### TASK DIRECTIONS
Find the lines with "context" in them and copy them out.

### MATERIAL PROVIDED
________________________________________

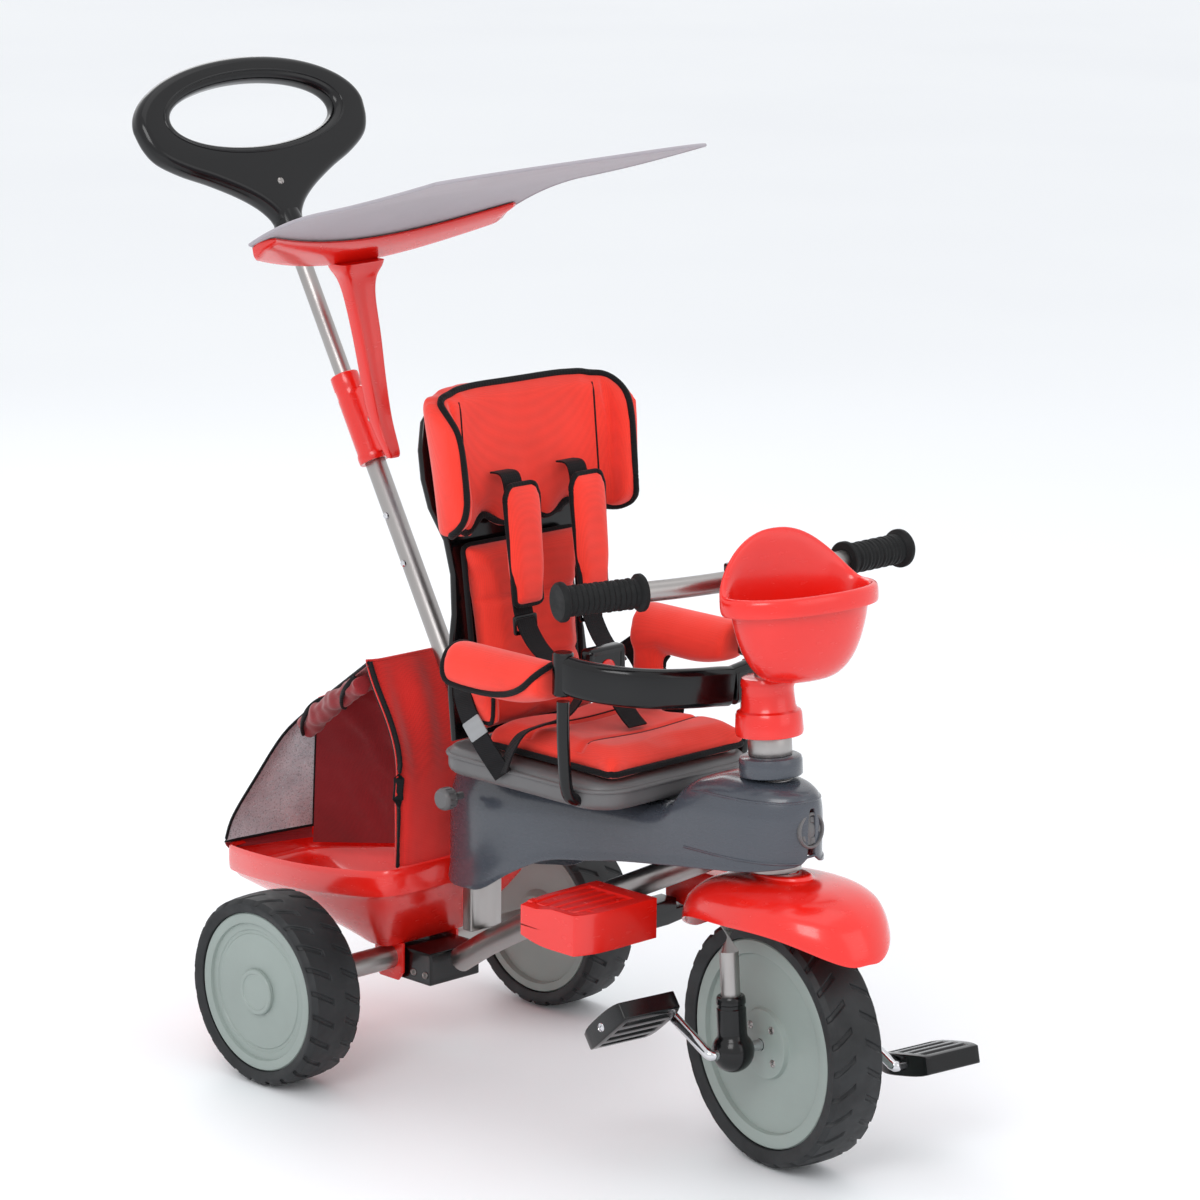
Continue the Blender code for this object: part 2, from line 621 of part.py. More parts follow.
def front_wheel():
    wheel("front", FRONT_RADIUS, FRONT_RIM_RADIUS, FRONT_WIDTH, (CRANK_RADIUS + GAP, 0.036),
          steered, (0, 0, 0), STEER_TILT)
    far = 0.088
    end = 0.160
    x = CRANK_LENGTH * math.cos(CRANK_ANGLE)
    z = CRANK_LENGTH * math.sin(CRANK_ANGLE)
    route = [(x, -end, z), (x, -far, z), (0, -far, 0), (0, far, 0), (-x, far, -z), (-x, end, -z)]
    put(tube("crank_axle", route, CRANK_RADIUS, 2), CHROME, steered)
    for side, sign in SIDES:
        tilt = math.radians(-35 if sign < 0 else -8)
        pivot = frame_at(f"pedal_axis_{side}", steered, (-sign * x, sign * 0.096, -sign * z),
                         (0, tilt, 0))
        low, high = sorted((0.0, sign * 0.074))
        pedal = box(f"pedal_{side}", (-0.037, low, -0.011), (0.037, high, 0.011), 0.004)
        bore(pedal, CRANK_RADIUS + GAP, (0, -sign * 0.01, 0), (0, sign * 0.10, 0), pivot, 16)
        put(pedal, BLACK_PLASTIC, pivot)


def push_bar():
    inner = UPPER_TUBE_RADIUS + 0.0004
    lower = turned("push_bar_lower_tube", [
        (LOWER_TUBE_RADIUS, 0.395), (LOWER_TUBE_RADIUS, -0.070), (inner, -0.070), (inner, 0.395),
    ], 24, ring=True)
    put(smooth(lower), STEEL, bar)
    upper = turned("push_bar_upper_tube", [
        (0, 0.6210), (UPPER_TUBE_RADIUS, 0.6210), (UPPER_TUBE_RADIUS, 0.200), (0, 0.200),
    ], 20)
    put(smooth(upper), STEEL, bar)
    handle_centre = 0.744
    top = arc((0, 0), (0.148, 0.067), 0, 180, 13)
    left = [(-0.145, -0.018), (-0.130, -0.040), (-0.080, -0.069), (-0.050, -0.086),
            (-0.026, -0.105), (-0.016, -0.1225)]
    outline = top + left + [(-y, z) for y, z in reversed(left)]
    hole = arc((0, 0.002), (0.106, 0.0375), 0, 340, 18)
    loop = plate("push_handle", [outline, hole], 0.024, 0.007, 1)
    put(loop, BLACK_PLASTIC, bar, (0, 0, handle_centre), (math.radians(90), 0, math.radians(90)))


def canopy():
    """The clamp on the push bar, with its post, the curved holder and the sun sheet."""
    sleeve = turned("canopy_clamp_sleeve", [
        (0.0150, 0.4450), (0.0155, 0.4420), (0.0155, 0.3560), (0.0165, 0.3530), (0.0165, 0.3460),
        (LOWER_TUBE_RADIUS + GAP, 0.3460), (LOWER_TUBE_RADIUS + GAP, 0.4450),
    ], 24, ring=True)
    put(smooth(sleeve), RED_PLASTIC, bar)
    upright = frame_at("canopy_upright", bar, (0, 0, 0), (0, BAR_LEAN, 0))
    foot = (BAR_FOOT[0], BAR_FOOT[2])

    def post_ring(x, z, half_x, half_y):
        x, z = x - foot[0], z - foot[1]
        return [(x - half_x, -half_y, z), (x + half_x, -half_y, z), (x + half_x, half_y, z),
                (x - half_x, half_y, z)]

    post = loft("canopy_post", [
        post_ring(-0.0390, 0.628, 0.0050, 0.008), post_ring(-0.0560, 0.665, 0.0090, 0.010),
        post_ring(-0.0750, 0.750, 0.0100, 0.014), post_ring(-0.0880, 0.800, 0.0110, 0.016),
        post_ring(-0.0900, 0.8260, 0.0150, 0.024),
    ], cap_first=True, cap_last=True)
    put(post, RED_PLASTIC, upright)

    def sheet_z(x):
        return 0.900 + 0.243 * x - 1.31 * max(0.0, 0.08 - x) ** 2

    def rear_x(y):
        return -0.089 + 0.043 * (abs(y) / 0.16) ** 2

    def row(y, xs, lift):
        return [(x - foot[0], y, sheet_z(x) + lift - foot[1]) for x in xs]

    across = [0.166 * step / 6 for step in range(-6, 7)]
    holder = loft("canopy_holder", [row(y, (rear_x(y) - 0.004, rear_x(y) + 0.030), -0.0075)
                                    for y in across], closed=False)
    put(thicken(holder, 0.009, 0.0), RED_PLASTIC, upright)
    reach = 0.284
    rows = []
    for step in range(-6, 7):
        y = 0.172 * step / 6
        start, end = rear_x(y), reach - 0.020 * abs(step / 6) ** 6
        stops = (0, 0.06, 0.14, 0.25, 0.40, 0.60, 0.80, 1.0)
        rows.append(row(y, [start + (end - start) * stop for stop in stops], 0.0))
    sheet = loft("canopy_sheet", rows, closed=False)
    put(thicken(sheet, 0.003, 0.0), GREY_CANOPY, upright)


rear_axle()
spine()
body_shell()
head()
bucket()
rear_bag()
seat()
safety_ring()
footrests()
knob()
fork()
mudguard()
column()
basket()
handlebar()
front_wheel()
push_bar()
canopy()
bpy.context.view_layer.update()
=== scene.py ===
"""Children's tricycle: the finished surfaces, fabrics and fittings around its frame."""

import math

import bpy
from mathutils import Matrix, Vector


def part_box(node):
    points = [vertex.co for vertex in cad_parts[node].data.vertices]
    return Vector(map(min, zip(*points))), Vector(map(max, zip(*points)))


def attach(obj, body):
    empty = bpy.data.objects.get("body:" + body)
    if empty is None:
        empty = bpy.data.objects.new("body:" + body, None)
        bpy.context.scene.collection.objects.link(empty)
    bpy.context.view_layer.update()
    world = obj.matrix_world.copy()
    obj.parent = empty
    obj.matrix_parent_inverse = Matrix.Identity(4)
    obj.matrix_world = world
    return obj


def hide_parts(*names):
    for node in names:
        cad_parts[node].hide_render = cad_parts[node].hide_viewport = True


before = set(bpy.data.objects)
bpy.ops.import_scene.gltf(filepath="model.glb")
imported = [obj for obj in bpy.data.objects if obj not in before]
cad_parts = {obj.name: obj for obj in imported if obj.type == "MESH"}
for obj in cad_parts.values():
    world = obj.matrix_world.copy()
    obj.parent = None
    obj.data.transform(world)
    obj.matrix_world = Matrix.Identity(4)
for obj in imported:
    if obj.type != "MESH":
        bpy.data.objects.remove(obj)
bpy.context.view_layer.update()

AXLE_X = (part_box("rear_axle_rod")[0].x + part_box("rear_axle_rod")[1].x) / 2
STEER_ANGLE = math.radians(-9.0)
BAR_LEAN = math.radians(29.9)
SIDES = (("right", -1), ("left", 1))
QUARTER = math.radians(90)


def turn(angle, axis):
    return Matrix.Rotation(angle, 4, axis)


def at(x, y, z):
    return Matrix.Translation((x, y, z))


def facing(sign, axis="Z"):
    """Turned right round on the negative side."""
    return turn(0 if sign > 0 else math.pi, axis)


WORLD = Matrix.Identity(4)
TRIKE = at(AXLE_X, 0, 0)
HEAD = at(AXLE_X + 0.527, 0, 0.1253) @ turn(math.radians(-4.5), "Y")
STEERED = HEAD @ turn(STEER_ANGLE, "Z")
BAR_FOOT = (0.105, 0.318)
BAR_AXIS = at(AXLE_X + BAR_FOOT[0], 0, BAR_FOOT[1]) @ turn(-BAR_LEAN, "Y")
BAR = BAR_AXIS @ turn(STEER_ANGLE / 2, "Z")
UPRIGHT = BAR @ turn(BAR_LEAN, "Y")
BACK = at(AXLE_X + 0.158, 0, 0.3723) @ turn(math.radians(-6.0), "Y")
TO_Y = turn(-QUARTER, "X")
STANDING = turn(QUARTER, "Z") @ turn(QUARTER, "X")


# ---------------------------------------------------------------- finishes

def tone(red, green, blue):
    """A paint colour given as it looks, from 0 to 255, as the shader needs it."""
    return tuple(((value / 255 + 0.055) / 1.055) ** 2.4 if value > 10 else value / 3294
                 for value in (red, green, blue))


def darker(colour, share):
    return tuple(value * share for value in colour)


class Finish:
    """One procedural material, built up from a few layers on object coordinates."""

    def __init__(self, name, roughness, metallic=0.0):
        self.material = bpy.data.materials.new(name)
        self.material.use_nodes = True
        self.nodes = self.material.node_tree.nodes
        self.link = self.material.node_tree.links.new
        self.shader = self.nodes["Principled BSDF"]
        self.set(Metallic=metallic, Roughness=roughness)
        self.place = self.nodes.new("ShaderNodeTexCoord").outputs["Object"]

    def set(self, **values):
        for name, value in values.items():
            self.shader.inputs[name.replace("_", " ")].default_value = value
        return self.material

    def add(self, kind, source, socket, **values):
        """A node fed by a source, with its values set."""
        node = self.nodes.new("ShaderNode" + kind)
        for name, value in values.items():
            node.inputs[name.replace("_", " ")].default_value = value
        self.link(source, node.inputs[socket])
        return node

    def clouds(self, scale, detail=3.0, stretch=(1, 1, 1)):
        spread = self.add("Mapping", self.place, "Vector", Scale=stretch).outputs["Vector"]
        return self.add("TexNoise", spread, "Vector", Scale=scale, Detail=detail).outputs["Fac"]

    def stripes(self, axis, period):
        node = self.add("TexWave", self.place, "Vector", Scale=2 * math.pi / (20 * period))
        node.bands_direction = axis
        return node.outputs["Fac"]

    def combine(self, operation, first, second):
        node = self.add("Math", first, 0)
        node.operation = operation
        if isinstance(second, float):
            node.inputs[1].default_value = second
        else:
            self.link(second, node.inputs[1])
        return node.outputs["Value"]

    def colour(self, source, *stops):
        """Two colours along a value, as (position, colour) pairs."""
        node = self.add("ValToRGB", source, "Fac")
        for point, (position, colour) in zip(node.color_ramp.elements, stops):
            point.position = position
            point.color = (*colour, 1.0)
        self.link(node.outputs["Color"], self.shader.inputs["Base Color"])

    def roughen(self, source, low, high):
        node = self.add("MapRange", source, "Value", To_Min=low, To_Max=high)
        self.link(node.outputs["Result"], self.shader.inputs["Roughness"])

    def raise_by(self, source, height, strength=1.0):
        node = self.add("Bump", source, "Height", Distance=height, Strength=strength)
        relief = self.shader.inputs["Normal"]
        if relief.links:
            self.link(relief.links[0].from_socket, node.inputs["Normal"])
        self.link(node.outputs["Normal"], relief)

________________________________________

### SOLVED PROBLEM
bpy.context.view_layer.update()
        bpy.context.scene.collection.objects.link(empty)
    bpy.context.view_layer.update()
bpy.context.view_layer.update()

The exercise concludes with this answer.